ABTA’s Sean Tipton said the changes reflected the way “resorts come in and out of fashion very quickly. There was a short-term car-crash mentality in Faliraki—people went out and hated it, saying it was much too much.” Even 18-year-olds who wanted to drink lots of shots had standards.
Likis Sarantis, who ran the family Sarantis restaurant in Faliraki, saw it differently. He felt Faliraki had made a mistake in becoming too English and he was glad young holidaymakers were looking elsewhere. “For me, all the (bar) owners here made a big mistake,” he said. “Before, Faliraki was Greek. When they started to come, everything started to change – it was more English than a Greek place.”
In the BCC article, the industry does now “own” the problem, rather hoping that the police would deal with the drunken holidaymakers. “We hope (the police) are around and I am sure the whole industry hopes they are around because it’s damaging for the industry as a whole,” said Club 18-30’s Mr Smithson.
Mayors and local authorities have to choose between allowing their place to be used by the tour operators and their tourists or intervene, to maintain control and to use tourism to benefit the community.
As Holiday Hypermarket makes clear Faliraki has recovered “Partygoers near and far make the trek out to Faliraki for its nightlife alone.

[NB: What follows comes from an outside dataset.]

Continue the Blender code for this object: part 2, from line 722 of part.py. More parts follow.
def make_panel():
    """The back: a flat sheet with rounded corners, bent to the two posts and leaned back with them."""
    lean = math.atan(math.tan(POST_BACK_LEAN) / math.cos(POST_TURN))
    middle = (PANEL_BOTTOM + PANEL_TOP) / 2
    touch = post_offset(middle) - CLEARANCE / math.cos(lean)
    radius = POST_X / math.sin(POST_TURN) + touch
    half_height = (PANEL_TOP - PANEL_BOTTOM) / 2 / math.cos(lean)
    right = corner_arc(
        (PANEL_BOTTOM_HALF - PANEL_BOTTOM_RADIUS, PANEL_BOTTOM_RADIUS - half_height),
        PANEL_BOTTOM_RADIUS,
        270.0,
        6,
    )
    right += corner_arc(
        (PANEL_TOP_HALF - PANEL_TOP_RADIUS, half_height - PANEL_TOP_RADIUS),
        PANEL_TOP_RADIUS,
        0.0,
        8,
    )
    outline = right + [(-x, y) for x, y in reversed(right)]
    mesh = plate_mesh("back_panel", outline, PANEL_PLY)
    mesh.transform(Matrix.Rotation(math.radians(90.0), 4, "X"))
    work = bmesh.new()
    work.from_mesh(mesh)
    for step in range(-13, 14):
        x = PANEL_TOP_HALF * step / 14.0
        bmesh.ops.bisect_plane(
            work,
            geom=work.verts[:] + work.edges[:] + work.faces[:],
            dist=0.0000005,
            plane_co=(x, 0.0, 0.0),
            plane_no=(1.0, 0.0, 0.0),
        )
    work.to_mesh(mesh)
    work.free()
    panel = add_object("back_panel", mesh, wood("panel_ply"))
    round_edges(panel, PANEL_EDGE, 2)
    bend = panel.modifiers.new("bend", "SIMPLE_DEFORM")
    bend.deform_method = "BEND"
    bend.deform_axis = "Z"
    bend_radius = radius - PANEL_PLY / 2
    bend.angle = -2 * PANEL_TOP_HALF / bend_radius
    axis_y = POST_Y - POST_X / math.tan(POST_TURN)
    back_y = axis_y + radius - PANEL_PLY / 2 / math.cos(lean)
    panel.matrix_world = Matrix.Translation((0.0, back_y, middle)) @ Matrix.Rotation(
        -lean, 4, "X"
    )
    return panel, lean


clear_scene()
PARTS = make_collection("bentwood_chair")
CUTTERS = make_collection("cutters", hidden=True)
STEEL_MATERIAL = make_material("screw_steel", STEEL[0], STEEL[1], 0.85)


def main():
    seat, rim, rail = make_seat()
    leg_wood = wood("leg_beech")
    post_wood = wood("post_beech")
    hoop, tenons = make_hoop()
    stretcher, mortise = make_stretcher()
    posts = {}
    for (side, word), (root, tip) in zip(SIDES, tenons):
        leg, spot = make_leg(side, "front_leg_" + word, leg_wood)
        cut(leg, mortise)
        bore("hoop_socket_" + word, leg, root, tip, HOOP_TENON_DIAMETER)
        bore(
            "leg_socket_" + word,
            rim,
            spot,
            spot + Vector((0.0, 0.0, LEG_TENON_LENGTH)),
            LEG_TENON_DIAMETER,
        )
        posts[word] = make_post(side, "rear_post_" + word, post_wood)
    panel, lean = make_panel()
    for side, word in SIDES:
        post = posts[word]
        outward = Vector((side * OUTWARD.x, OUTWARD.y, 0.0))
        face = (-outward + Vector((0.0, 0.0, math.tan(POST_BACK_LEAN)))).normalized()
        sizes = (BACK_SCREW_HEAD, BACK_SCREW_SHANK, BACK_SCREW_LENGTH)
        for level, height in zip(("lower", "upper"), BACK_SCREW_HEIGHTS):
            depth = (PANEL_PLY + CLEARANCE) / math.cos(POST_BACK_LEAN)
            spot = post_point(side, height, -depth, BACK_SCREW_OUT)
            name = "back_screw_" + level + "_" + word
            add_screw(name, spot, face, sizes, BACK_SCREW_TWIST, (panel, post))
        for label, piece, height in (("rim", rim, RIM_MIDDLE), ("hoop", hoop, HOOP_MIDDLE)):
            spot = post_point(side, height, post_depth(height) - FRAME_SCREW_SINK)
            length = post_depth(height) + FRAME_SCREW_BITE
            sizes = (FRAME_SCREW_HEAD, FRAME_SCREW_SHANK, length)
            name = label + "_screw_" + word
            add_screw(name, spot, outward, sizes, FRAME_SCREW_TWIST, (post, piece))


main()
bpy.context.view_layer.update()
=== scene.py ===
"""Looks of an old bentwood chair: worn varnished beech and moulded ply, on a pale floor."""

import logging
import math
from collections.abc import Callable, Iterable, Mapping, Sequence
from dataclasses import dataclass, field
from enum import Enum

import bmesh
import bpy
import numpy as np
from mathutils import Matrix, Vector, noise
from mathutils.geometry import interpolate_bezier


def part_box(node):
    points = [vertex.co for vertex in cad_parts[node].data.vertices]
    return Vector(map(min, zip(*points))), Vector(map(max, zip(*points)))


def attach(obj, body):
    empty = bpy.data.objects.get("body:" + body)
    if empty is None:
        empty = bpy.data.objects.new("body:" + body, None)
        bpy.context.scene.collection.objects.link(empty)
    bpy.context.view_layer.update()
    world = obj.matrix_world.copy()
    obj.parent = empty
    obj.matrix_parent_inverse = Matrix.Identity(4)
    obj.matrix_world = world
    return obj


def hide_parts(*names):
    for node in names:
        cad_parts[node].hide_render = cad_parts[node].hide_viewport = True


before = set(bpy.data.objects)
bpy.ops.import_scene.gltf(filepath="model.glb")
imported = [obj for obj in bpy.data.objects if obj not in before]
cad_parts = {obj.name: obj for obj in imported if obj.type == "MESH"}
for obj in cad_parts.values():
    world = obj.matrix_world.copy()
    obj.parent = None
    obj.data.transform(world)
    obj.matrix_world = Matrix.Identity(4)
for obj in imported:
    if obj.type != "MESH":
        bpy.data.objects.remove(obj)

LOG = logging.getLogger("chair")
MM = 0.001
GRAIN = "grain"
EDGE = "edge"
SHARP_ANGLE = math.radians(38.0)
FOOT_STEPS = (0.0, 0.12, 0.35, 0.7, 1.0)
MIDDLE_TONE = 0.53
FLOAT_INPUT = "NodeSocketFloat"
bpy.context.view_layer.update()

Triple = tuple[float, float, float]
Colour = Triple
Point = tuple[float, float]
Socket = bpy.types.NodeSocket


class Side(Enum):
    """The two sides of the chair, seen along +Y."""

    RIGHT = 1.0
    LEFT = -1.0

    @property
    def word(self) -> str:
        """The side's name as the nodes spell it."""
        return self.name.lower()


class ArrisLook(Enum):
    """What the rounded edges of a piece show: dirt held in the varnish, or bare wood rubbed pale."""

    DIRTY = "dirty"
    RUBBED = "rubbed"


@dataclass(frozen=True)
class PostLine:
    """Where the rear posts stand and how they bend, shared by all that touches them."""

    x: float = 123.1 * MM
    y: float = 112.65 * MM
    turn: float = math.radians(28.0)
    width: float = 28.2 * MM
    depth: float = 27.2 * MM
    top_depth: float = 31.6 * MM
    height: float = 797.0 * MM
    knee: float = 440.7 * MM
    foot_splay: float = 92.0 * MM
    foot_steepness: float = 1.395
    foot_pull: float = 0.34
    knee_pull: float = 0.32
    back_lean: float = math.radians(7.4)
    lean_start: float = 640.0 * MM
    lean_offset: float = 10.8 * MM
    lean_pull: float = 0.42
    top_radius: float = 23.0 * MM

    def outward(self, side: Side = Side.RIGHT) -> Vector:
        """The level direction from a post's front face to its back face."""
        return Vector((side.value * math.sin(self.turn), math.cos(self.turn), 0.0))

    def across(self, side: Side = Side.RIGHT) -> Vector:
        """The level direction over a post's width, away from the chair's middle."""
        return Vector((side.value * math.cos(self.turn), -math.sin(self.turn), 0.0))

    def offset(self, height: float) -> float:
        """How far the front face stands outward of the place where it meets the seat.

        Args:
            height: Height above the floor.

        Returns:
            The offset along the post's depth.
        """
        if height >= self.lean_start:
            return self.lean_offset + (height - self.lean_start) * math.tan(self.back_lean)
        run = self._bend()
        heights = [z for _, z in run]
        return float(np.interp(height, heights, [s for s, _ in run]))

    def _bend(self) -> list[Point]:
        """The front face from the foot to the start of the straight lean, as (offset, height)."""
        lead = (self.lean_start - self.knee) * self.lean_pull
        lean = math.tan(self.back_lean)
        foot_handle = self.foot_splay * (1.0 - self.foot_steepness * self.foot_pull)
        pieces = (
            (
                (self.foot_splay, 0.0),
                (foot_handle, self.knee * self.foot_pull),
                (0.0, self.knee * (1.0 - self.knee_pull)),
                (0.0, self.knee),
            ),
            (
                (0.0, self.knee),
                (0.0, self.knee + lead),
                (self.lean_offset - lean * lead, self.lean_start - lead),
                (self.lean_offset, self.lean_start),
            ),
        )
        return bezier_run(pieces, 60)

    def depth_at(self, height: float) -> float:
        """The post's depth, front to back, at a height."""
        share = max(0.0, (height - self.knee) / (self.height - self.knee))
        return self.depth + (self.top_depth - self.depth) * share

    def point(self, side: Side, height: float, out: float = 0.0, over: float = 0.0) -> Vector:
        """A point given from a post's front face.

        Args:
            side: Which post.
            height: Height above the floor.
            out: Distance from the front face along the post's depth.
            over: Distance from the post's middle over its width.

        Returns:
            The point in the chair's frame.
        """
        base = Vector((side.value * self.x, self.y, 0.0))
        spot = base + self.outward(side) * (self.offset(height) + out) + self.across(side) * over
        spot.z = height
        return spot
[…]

The resort has two designated party strips, equipped with bars, pubs and clubs. Nightlife here has quieted slightly over the last 10 years when the Greek government began to crack down on the after-hours craziness, but the bars are still full and the atmosphere is still buzzing long into the morning.
The issues of holidaymaker behaviour away from home still exist and they existed before Faliraki. The Japan Times ran a story in March 1999 “Worse than Vikings, English stag parties descend on Dublin.. a fearsome danger threatens Dublin still. That menace today is the city’s expanding tourist trade – particularly in Dublin’s top tourist area, Temple Bar, where that scourge of pubs and night spots, the stag night (or bachelor party as it is known to some) has been banned.”